— START —
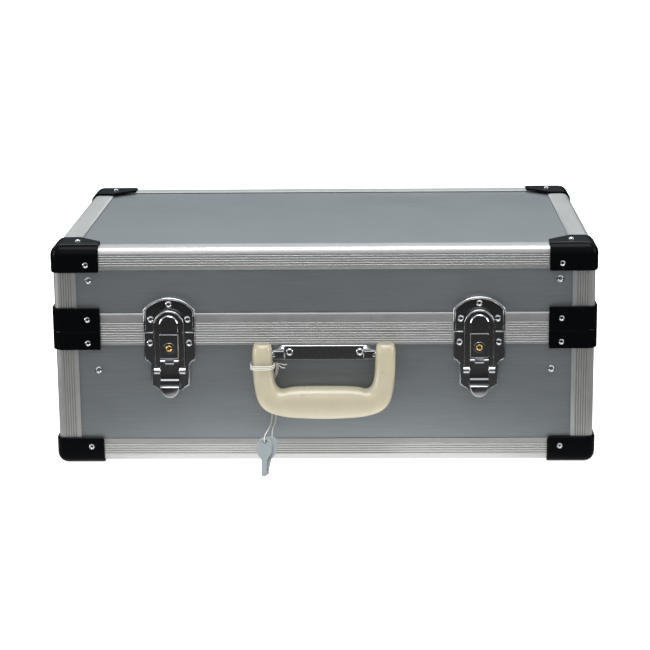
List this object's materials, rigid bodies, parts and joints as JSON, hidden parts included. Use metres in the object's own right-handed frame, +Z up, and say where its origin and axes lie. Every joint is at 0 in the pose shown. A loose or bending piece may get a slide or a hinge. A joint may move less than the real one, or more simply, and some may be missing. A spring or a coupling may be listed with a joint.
{
  "type": "art supply box",
  "caption": "Rectangular aluminium-framed carrying case with a hinged lid, key-locking draw latches, plastic corners and a swinging handle.",
  "frame": {"origin": "on the surface the case stands on, under the middle of the case's box, handle and hinges included", "axes": "+Z up, +X to the right along the width seen from the front, the front with latches and handle faces -Y"},
  "size_m": [0.505, 0.3872, 0.209],
  "materials": {
    "panel": "brushed aluminium laminate on fibreboard, satin",
    "rail": "ribbed anodised extrusion, satin",
    "black_plastic": "moulded ABS, semi-gloss",
    "chrome": "pressed steel, bright chrome plated",
    "brass": "turned brass",
    "cream_plastic": "moulded, slightly translucent cream",
    "lining": "black foam-backed lining",
    "hinge_steel": "zinc plated steel",
    "key_steel": "nickel plated",
    "string": "white twisted string"
  },
  "bodies": {
    "base": {"base_bottom_panel": "panel", "base_front_panel": "panel", "base_back_panel": "panel", "base_left_panel": "panel", "base_right_panel": "panel", "base_edge_frame": "rail", "base_post_rear_right": "rail", "base_post_rear_left": "rail", "base_post_front_left": "rail", "base_post_front_right": "rail", "base_closing_frame": "rail", "base_bottom_corner_rear_right": "black_plastic", "base_bottom_corner_rear_left": "black_plastic", "base_bottom_corner_front_left": "black_plastic", "base_bottom_corner_front_right": "black_plastic", "base_closing_corner_rear_right": "black_plastic", "base_closing_corner_rear_left": "black_plastic", "base_closing_corner_front_left": "black_plastic", "base_closing_corner_front_right": "black_plastic", "base_lining": "lining", "hinge_left_base_leaf": "hinge_steel", "hinge_right_base_leaf": "hinge_steel", "latch_left_base_plate": "chrome", "latch_right_base_plate": "chrome", "handle_bracket": "chrome"},
    "lid": {"lid_top_panel": "panel", "lid_front_panel": "panel", "lid_back_panel": "panel", "lid_left_panel": "panel", "lid_right_panel": "panel", "lid_edge_frame": "rail", "lid_post_rear_right": "rail", "lid_post_rear_left": "rail", "lid_post_front_left": "rail", "lid_post_front_right": "rail", "lid_closing_frame": "rail", "lid_top_corner_rear_right": "black_plastic", "lid_top_corner_rear_left": "black_plastic", "lid_top_corner_front_left": "black_plastic", "lid_top_corner_front_right": "black_plastic", "lid_closing_corner_rear_right": "black_plastic", "lid_closing_corner_rear_left": "black_plastic", "lid_closing_corner_front_left": "black_plastic", "lid_closing_corner_front_right": "black_plastic", "lid_lining": "lining", "hinge_left_lid_leaf": "hinge_steel", "hinge_right_lid_leaf": "hinge_steel", "latch_left_strike_plate": "chrome", "latch_right_strike_plate": "chrome"},
    "latch_left_lever": {"latch_left_lever": "chrome"},
    "latch_left_hasp": {"latch_left_hasp": "chrome"},
    "latch_left_lock_cylinder": {"latch_left_lock_cylinder": "brass"},
    "latch_right_lever": {"latch_right_lever": "chrome"},
    "latch_right_hasp": {"latch_right_hasp": "chrome"},
    "latch_right_lock_cylinder": {"latch_right_lock_cylinder": "brass"},
    "handle": {"handle_grip": "cream_plastic", "key_string_loop": "string"},
    "keys": {"key_string": "string", "key_front": "key_steel", "key_back": "key_steel"}
  },
  "joints": [
    {"name": "lid_hinge", "type": "hinge", "parent": "base", "child": "lid", "pos_m": [0, 0.18075, 0.1275], "axis": [-1, 0, 0], "range_deg": [0, 95]},
    {"name": "latch_left_lever_swing", "type": "hinge", "parent": "base", "child": "latch_left_lever", "pos_m": [-0.1433, -0.15925, 0.0995], "axis": [-1, 0, 0], "range_deg": [0, 110]},
    {"name": "latch_left_hasp_swing", "type": "hinge", "parent": "latch_left_lever", "child": "latch_left_hasp", "pos_m": [-0.1433, -0.15945, 0.091], "axis": [-1, 0, 0], "range_deg": [-110, 0]},
    {"name": "latch_left_lock_turn", "type": "hinge", "parent": "base", "child": "latch_left_lock_cylinder", "pos_m": [-0.1433, -0.15985, 0.113], "axis": [0, 1, 0], "range_deg": [0, 90]},
    {"name": "latch_right_lever_swing", "type": "hinge", "parent": "base", "child": "latch_right_lever", "pos_m": [0.1433, -0.15925, 0.0995], "axis": [-1, 0, 0], "range_deg": [0, 110]},
    {"name": "latch_right_hasp_swing", "type": "hinge", "parent": "latch_right_lever", "child": "latch_right_hasp", "pos_m": [0.1433, -0.15945, 0.091], "axis": [-1, 0, 0], "range_deg": [-110, 0]},
    {"name": "latch_right_lock_turn", "type": "hinge", "parent": "base", "child": "latch_right_lock_cylinder", "pos_m": [0.1433, -0.15985, 0.113], "axis": [0, 1, 0], "range_deg": [0, 90]},
    {"name": "handle_swing", "type": "hinge", "parent": "base", "child": "handle", "pos_m": [0, -0.16375, 0.1075], "axis": [-1, 0, 0], "range_deg": [0, 155]},
    {"name": "key_hang", "type": "hinge", "parent": "handle", "child": "keys", "pos_m": [-0.0437, -0.15825, 0.0975], "axis": [-1, 0, 0], "range_deg": [-155, 0]}
  ],
  "couplings": [
    {"joint": "latch_left_hasp_swing", "follows": "latch_left_lever_swing", "ratio": -1},
    {"joint": "latch_right_hasp_swing", "follows": "latch_right_lever_swing", "ratio": -1},
    {"joint": "key_hang", "follows": "handle_swing", "ratio": -1}
  ]
}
— END —
• **Directions for this task**
Your task is to return the full listing exactly as it was given.

• **Output for this exercise**
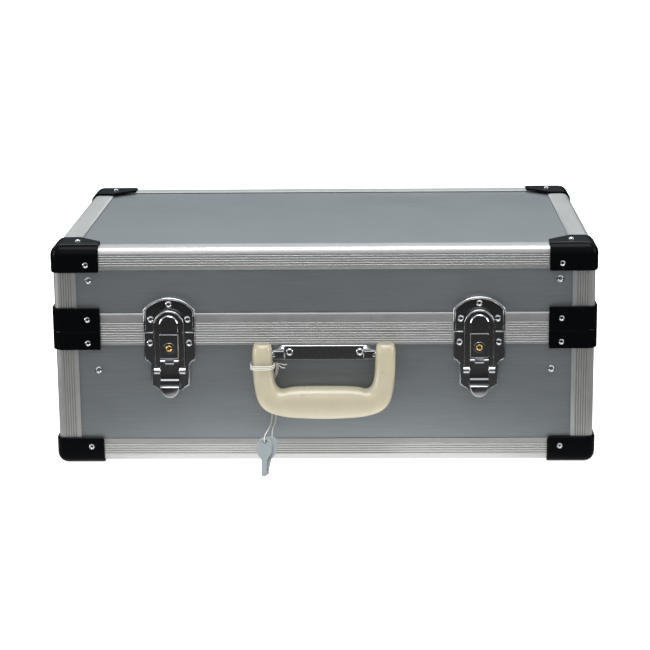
List this object's materials, rigid bodies, parts and joints as JSON, hidden parts included. Use metres in the object's own right-handed frame, +Z up, and say where its origin and axes lie. Every joint is at 0 in the pose shown. A loose or bending piece may get a slide or a hinge. A joint may move less than the real one, or more simply, and some may be missing. A spring or a coupling may be listed with a joint.
{
  "type": "art supply box",
  "caption": "Rectangular aluminium-framed carrying case with a hinged lid, key-locking draw latches, plastic corners and a swinging handle.",
  "frame": {"origin": "on the surface the case stands on, under the middle of the case's box, handle and hinges included", "axes": "+Z up, +X to the right along the width seen from the front, the front with latches and handle faces -Y"},
  "size_m": [0.505, 0.3872, 0.209],
  "materials": {
    "panel": "brushed aluminium laminate on fibreboard, satin",
    "rail": "ribbed anodised extrusion, satin",
    "black_plastic": "moulded ABS, semi-gloss",
    "chrome": "pressed steel, bright chrome plated",
    "brass": "turned brass",
    "cream_plastic": "moulded, slightly translucent cream",
    "lining": "black foam-backed lining",
    "hinge_steel": "zinc plated steel",
    "key_steel": "nickel plated",
    "string": "white twisted string"
  },
  "bodies": {
    "base": {"base_bottom_panel": "panel", "base_front_panel": "panel", "base_back_panel": "panel", "base_left_panel": "panel", "base_right_panel": "panel", "base_edge_frame": "rail", "base_post_rear_right": "rail", "base_post_rear_left": "rail", "base_post_front_left": "rail", "base_post_front_right": "rail", "base_closing_frame": "rail", "base_bottom_corner_rear_right": "black_plastic", "base_bottom_corner_rear_left": "black_plastic", "base_bottom_corner_front_left": "black_plastic", "base_bottom_corner_front_right": "black_plastic", "base_closing_corner_rear_right": "black_plastic", "base_closing_corner_rear_left": "black_plastic", "base_closing_corner_front_left": "black_plastic", "base_closing_corner_front_right": "black_plastic", "base_lining": "lining", "hinge_left_base_leaf": "hinge_steel", "hinge_right_base_leaf": "hinge_steel", "latch_left_base_plate": "chrome", "latch_right_base_plate": "chrome", "handle_bracket": "chrome"},
    "lid": {"lid_top_panel": "panel", "lid_front_panel": "panel", "lid_back_panel": "panel", "lid_left_panel": "panel", "lid_right_panel": "panel", "lid_edge_frame": "rail", "lid_post_rear_right": "rail", "lid_post_rear_left": "rail", "lid_post_front_left": "rail", "lid_post_front_right": "rail", "lid_closing_frame": "rail", "lid_top_corner_rear_right": "black_plastic", "lid_top_corner_rear_left": "black_plastic", "lid_top_corner_front_left": "black_plastic", "lid_top_corner_front_right": "black_plastic", "lid_closing_corner_rear_right": "black_plastic", "lid_closing_corner_rear_left": "black_plastic", "lid_closing_corner_front_left": "black_plastic", "lid_closing_corner_front_right": "black_plastic", "lid_lining": "lining", "hinge_left_lid_leaf": "hinge_steel", "hinge_right_lid_leaf": "hinge_steel", "latch_left_strike_plate": "chrome", "latch_right_strike_plate": "chrome"},
    "latch_left_lever": {"latch_left_lever": "chrome"},
    "latch_left_hasp": {"latch_left_hasp": "chrome"},
    "latch_left_lock_cylinder": {"latch_left_lock_cylinder": "brass"},
    "latch_right_lever": {"latch_right_lever": "chrome"},
    "latch_right_hasp": {"latch_right_hasp": "chrome"},
    "latch_right_lock_cylinder": {"latch_right_lock_cylinder": "brass"},
    "handle": {"handle_grip": "cream_plastic", "key_string_loop": "string"},
    "keys": {"key_string": "string", "key_front": "key_steel", "key_back": "key_steel"}
  },
  "joints": [
    {"name": "lid_hinge", "type": "hinge", "parent": "base", "child": "lid", "pos_m": [0, 0.18075, 0.1275], "axis": [-1, 0, 0], "range_deg": [0, 95]},
    {"name": "latch_left_lever_swing", "type": "hinge", "parent": "base", "child": "latch_left_lever", "pos_m": [-0.1433, -0.15925, 0.0995], "axis": [-1, 0, 0], "range_deg": [0, 110]},
    {"name": "latch_left_hasp_swing", "type": "hinge", "parent": "latch_left_lever", "child": "latch_left_hasp", "pos_m": [-0.1433, -0.15945, 0.091], "axis": [-1, 0, 0], "range_deg": [-110, 0]},
    {"name": "latch_left_lock_turn", "type": "hinge", "parent": "base", "child": "latch_left_lock_cylinder", "pos_m": [-0.1433, -0.15985, 0.113], "axis": [0, 1, 0], "range_deg": [0, 90]},
    {"name": "latch_right_lever_swing", "type": "hinge", "parent": "base", "child": "latch_right_lever", "pos_m": [0.1433, -0.15925, 0.0995], "axis": [-1, 0, 0], "range_deg": [0, 110]},
    {"name": "latch_right_hasp_swing", "type": "hinge", "parent": "latch_right_lever", "child": "latch_right_hasp", "pos_m": [0.1433, -0.15945, 0.091], "axis": [-1, 0, 0], "range_deg": [-110, 0]},
    {"name": "latch_right_lock_turn", "type": "hinge", "parent": "base", "child": "latch_right_lock_cylinder", "pos_m": [0.1433, -0.15985, 0.113], "axis": [0, 1, 0], "range_deg": [0, 90]},
    {"name": "handle_swing", "type": "hinge", "parent": "base", "child": "handle", "pos_m": [0, -0.16375, 0.1075], "axis": [-1, 0, 0], "range_deg": [0, 155]},
    {"name": "key_hang", "type": "hinge", "parent": "handle", "child": "keys", "pos_m": [-0.0437, -0.15825, 0.0975], "axis": [-1, 0, 0], "range_deg": [-155, 0]}
  ],
  "couplings": [
    {"joint": "latch_left_hasp_swing", "follows": "latch_left_lever_swing", "ratio": -1},
    {"joint": "latch_right_hasp_swing", "follows": "latch_right_lever_swing", "ratio": -1},
    {"joint": "key_hang", "follows": "handle_swing", "ratio": -1}
  ]
}